Around three quarters of the cost of your car insurance (74 per cent) is paid out in the form of claims. Of this £265, £2 goes towards fire claims, £4 to windscreen claims, £8 to theft, £56 to third party damage, £69 to own damage and £126 to third party personal injury.
The next biggest expense, at 16 per cent, is the insurer's own marketing and distribution costs. Tax - in the form of insurance premium tax - is 6 per cent. Finally, just 4 per cent of the premium goes towards the insurer's own profit.
Insurer highlighting the issue of personal injury claims
Aviva has highlighted the data is as part of a campaign to alter the way compensation is paid for whiplash victims. By identifying just how much of the average driver's premium ends up in the pockets of other drivers, the insurer says it wants to shine a light on those people who claim fraudulently.

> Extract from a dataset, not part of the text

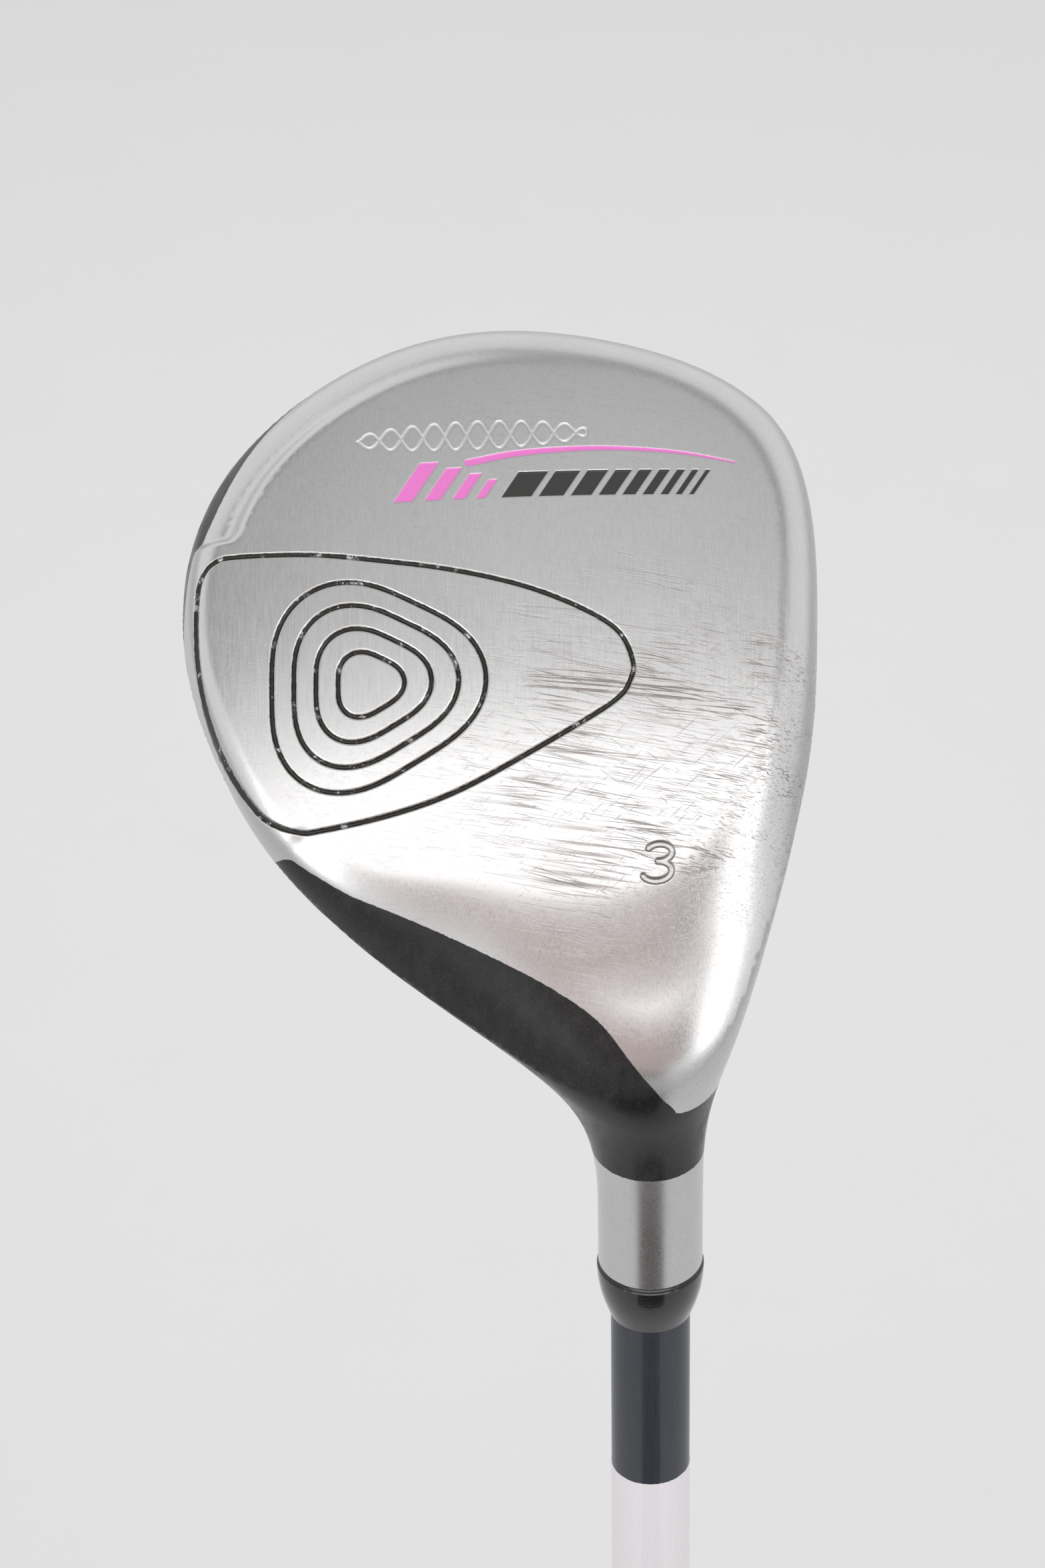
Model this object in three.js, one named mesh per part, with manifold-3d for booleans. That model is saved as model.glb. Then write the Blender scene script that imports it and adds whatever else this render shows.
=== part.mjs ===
// A ladies' right-handed 3-wood: a hollow steel head bonded to a tapered graphite shaft with a
// rubber grip. Units are millimetres. The shaft's axis is Z, from the butt of the grip at the
// origin up to the head. X is forward, the way the face points, and the toe leans towards Y.

import * as THREE from "three";
import { mergeVertices } from "three/addons/utils/BufferGeometryUtils.js";
import Module from "manifold-3d";

const wasm = await Module();
wasm.setup();

// The whole club
const CLUB_LENGTH = 1067; // butt to the point where the shaft's axis meets the ground, 42 in
const LIE = 57; // degrees between the ground and the shaft
const LOFT = 15; // degrees that the face leans back

// The head's outline seen along the ground's normal: radii about CENTRE, evenly spaced from
// straight ahead round by the toe, the back and the heel. The other lists run round it likewise.
const CENTRE = { forward: -18, toe: 33, height: 14 };
const OUTLINE_RADII = [
  39.2, 43.1, 47.9, 47.3, 46.8, 45.4, 43.2, 39.6, 35.6, 33.6, 34.1, 36.5, 42, 46.2, 44.6, 40.3,
];
const WAIST_HEIGHTS = [7, 9.5, 13, 14.5, 13, 10, 13, 9]; // heights of the widest line
const SKIRT_UNDER = [0.3, 0.28, 0.25, 0.28, 0.15, 0.1, 0.7, 0.5]; // draw-in per height below it
const SKIRT_OVER = 0.3; // and above it
const RIM_ROUNDING = [4, 4, 4, 3, 2.5, 4, 13, 11];

// The head's surfaces
const SOLE = { lowForward: -4, lowToe: 34, radiusAcross: 150, radiusAlong: 210 };
const BEVEL = {
  bands: [4.8, 5, 5.6, 5, 1.6, 1.6, 4, 4.8], // widths round the sole's edge
  slopes: [0.42, 0.42, 0.42, 0.42, 0.38, 0.3, 0, 0.15],
  rounding: 1.4,
};
const CROWN = {
  back: 22.5, rise: 14, stepForward: -11, stepWidth: 6, radiusAcross: 80, slope: 0.85,
};
const FACE = { leadingEdge: 23.2, leadingHeight: 4, middleToe: 40, bulge: 300, roll: 300 };
const ROUNDING = { topLine: 2.5, crown: 5 };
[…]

Instead of paying supposed whiplash victims a cash sum, Aviva and other insurers want to provide therapy or clinical rehab. The hope is this would cut the number of fraudulent claims made often by ‘crash for cash’ incidents where multiple vehicles full of passengers all claim for whiplash injuries.
In its latest annual collation of fraudulent claims data, the Association of British Insurers said fraud involving car insurance was the most expensive and common. In 2013 the number of dishonest claims stood at 59,900 with the value of these claims totalling £811 million.
Aviva has calculated that if injury compensation was made only in the form of therapy, not cash, it would cut the annual bill by £1 billion per year, reducing the average driver’s car insurance premium by £50.
As part of its research, Aviva has also looked at how people who receive personal injury compensation spent their money. In 2014, under half of recipients (47 per cent) spent the money on therapy or medical treatment while almost a quarter (24 per cent) used the cash to reduce their debts.
21 per cent used the money for a holiday while 19 per cent said they spend the compensation on ‘luxuries’.
Black box insurance could also help to cut fraudulent claims
As well as providing therapy rather than cash, insurers have also suggested the increased use of ‘telematics’ or ‘black box’ technology as a way of cutting fraudulent claims. Here, a device in your vehicle records and transmits speed information about your speed and braking.
This April, a court threw out a £54,000 injuries claim made by three people thanks to a black box. The telematics device fitted to their Vauxhall indicated that the injuries being claimed were implausible based on the speed and driving recorded by the black box.